Information from 42 patients was recorded, totaling 1176 blood pressure readings. Based on this information, a history of their blood pressure behavior was obtained, enabling the medical staff to analyze their health status and prescribe the medication necessary for each patient. The information about all patients was stored in an Excel spreadsheet or graphically according to the requirements, as may be seen in Figures 5 and 6, respectively.
Blood pressure readings from one patient.
History of patient’s blood pressure.
Figure 6 shows 14 days of readings from one patient. These records correspond to the measurement of blood pressure twice per day. Each reading was assessed by the monitoring system which, through phone calls, informed the patient his blood pressure and the actions to be undertaken if this was out of normal ranges.
Discussion
The remote monitoring system developed for chronic diseases such as high blood pressure provides precise and reliable information, which allows us to observe the behavior of the disease online and to take immediate action. Over the past years, communication systems have witnessed significant advances that allow the development of reliable applications for remote monitoring. Telemedicine is used every day in a wide variety of medical fields. This arouses the interest of health care professionals, who consider telemedicine a support for the diagnosis of a number of diseases, especially for chronic diseases that have long duration and that are an issue for private and public health systems.
Through monitoring, our system detected the behavior of patients’ blood pressure in a more precise and real way, detecting its variations throughout a day. Similarly, health care professionals can examine the patient’s disease course at any moment.
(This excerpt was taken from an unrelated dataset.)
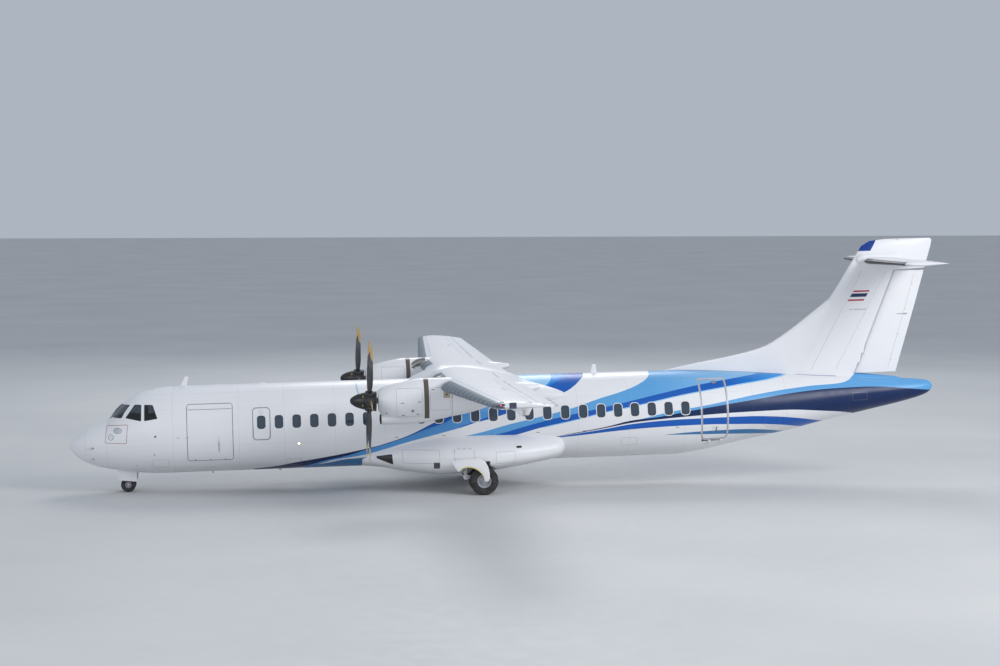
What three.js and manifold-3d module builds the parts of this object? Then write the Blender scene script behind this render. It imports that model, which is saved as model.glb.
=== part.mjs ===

Current online monitoring systems for chronic diseases are not widespread in the market, mainly due to the technological sophistication and certification these devices need. At the same time, these devices display communication technologies that wirelessly upload information to the database. The results for our system were positive, since its application considerably reduced visits to the hospital. In addition, some patients indicated that the system was easy to use. Furthermore, they were treated at home and were allowed to carry out their routines.
Conclusion
This study addressed the design and implementation of a support system for patients with chronic HT. To this end, open code programming languages were used, as well as free software, wireless communication through 3G/4G cellphones and FDA-certified devices to measure blood pressure.
The support system is autonomous thanks to the design and programming of an algorithm to monitor blood pressure, which receives information sent by the monitoring device connected to the user. Once data are collected, the system analyzes through an algorithm that contains the parameters for different ranges of blood pressure. With this information, an automatic response is generated and a voice message is sent to the user’s cellphone, thereby ensuring the required feedback. This integrated support system facilitates the monitoring of the blood pressure of a large number of users. In addition, the system could be used for other diseases such as diabetes and metabolic syndrome.
However, we must bear in mind that this system does not substitute health care professionals, but it does provide support for the control and reduction of diseases associated with high blood pressure.
From the results of the implementation of this support system, we conclude that the integration of new physiological variables for monitoring is feasible. This will broaden the scope for the early detection of chronic diseases, which could result in a reduction in their frequency.
Footnotes
Declaration of conflicting interests
The author(s) declared no potential conflicts of interest with respect to the research, authorship and/or publication of this article.
Funding
The author(s) disclosed receipt of the following financial support for the research, authorship and/or publication of this article: This work was supported by Proyecto Fortalecimiento USACH (USA1799_UC123012) and Vicerrectoría de Investigación, Desarrollo e Innovación of the Universidad de Santiago de Chile, Chile.